The fact that the PVC is more alkaline than TGN is surprising and in contradiction with the VSR-mediated vacuolar sorting model where acidification in the PVC is thought to be responsible for a release of the ligand by the receptor (Kirsch et al., 1994; Ahmed et al., 2000; Shimada et al., 2003). In fact, the in vitro binding curve between VSR and the ligand is bell shaped with an optimum pH at 6 (Kirsch et al., 1994). This value corresponds to the pH measured in vivo in the TGN (Martinière et al., 2013) suggesting that binding of VSR to its ligand would be optimal in the TGN but significantly lower in more acidic and alkaline compartments. The use of ratiometric sensors to measure the endomembrane luminal pH therefore suggests that alkalinization rather than acidification would trigger ligand release from the receptor VSR in the PVC (Martinière et al., 2013). Of course this model does not take into account other environmental parameters in TGN and PVC such as the calcium concentration that is also known to regulate ligand binding for a least some members of the VSR family (Watanabe et al., 2002, 2004). Finally, it is also important to point out that the pH reported for the PVC or the TGN is an average from a large population of independent organelles with some variation of pH values. This difference is either due to technical limitations in imaging or may reflect pH variability between compartments of same identity, e.g., TGN or PVC. A model for VSR-mediated transport is still a matter of debate (Robinson and Pimpl, 2013).
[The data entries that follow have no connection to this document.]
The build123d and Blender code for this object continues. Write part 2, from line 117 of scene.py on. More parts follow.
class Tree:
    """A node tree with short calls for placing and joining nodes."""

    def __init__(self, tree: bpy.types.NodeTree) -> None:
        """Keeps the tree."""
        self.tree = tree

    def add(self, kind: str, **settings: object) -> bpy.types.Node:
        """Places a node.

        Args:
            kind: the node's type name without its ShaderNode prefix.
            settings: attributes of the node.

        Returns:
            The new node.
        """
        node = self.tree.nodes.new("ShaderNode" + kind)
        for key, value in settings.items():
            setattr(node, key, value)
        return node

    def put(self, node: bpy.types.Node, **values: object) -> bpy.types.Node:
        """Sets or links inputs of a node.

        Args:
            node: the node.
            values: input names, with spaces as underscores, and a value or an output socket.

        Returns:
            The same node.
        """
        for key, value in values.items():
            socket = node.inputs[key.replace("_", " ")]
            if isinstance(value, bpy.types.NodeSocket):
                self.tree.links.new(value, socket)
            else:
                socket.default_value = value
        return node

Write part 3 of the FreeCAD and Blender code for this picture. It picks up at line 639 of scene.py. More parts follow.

It is likely that pH ratiometric sensors will open new perspectives in our understanding of the mobility, functional heterogeneity and remodeling capacities of organelles. For instance, the TGN has been assumed to undergo maturation as its morphology changes over time (Scheuring et al., 2011). Using pH sensors along with dynamic studies could provide evidence for these maturation events.
CONCLUDING REMARKS
Genetically encoded pH sensors have opened avenues for cell biology. They will provide valuable functional data with respect to cell compartmentation, protein trafficking, acidic growth, or ion diffusion within plant tissue. One of the future challenges will be to improve the definition of pH information provided by the sensor as cell nano-environments are anticipated. For instance, protein and lipid composition of membranes have a substantial effect on proton diffusion. As well, it is reasonable to anticipate a higher proton concentration in the vicinity of ATPase pumps and therefore heterogeneity on membrane surfaces with respect to pH.
Conflict of Interest Statement
The authors declare that the research was conducted in the absence of any commercial or financial relationships that could be construed as a potential conflict of interest.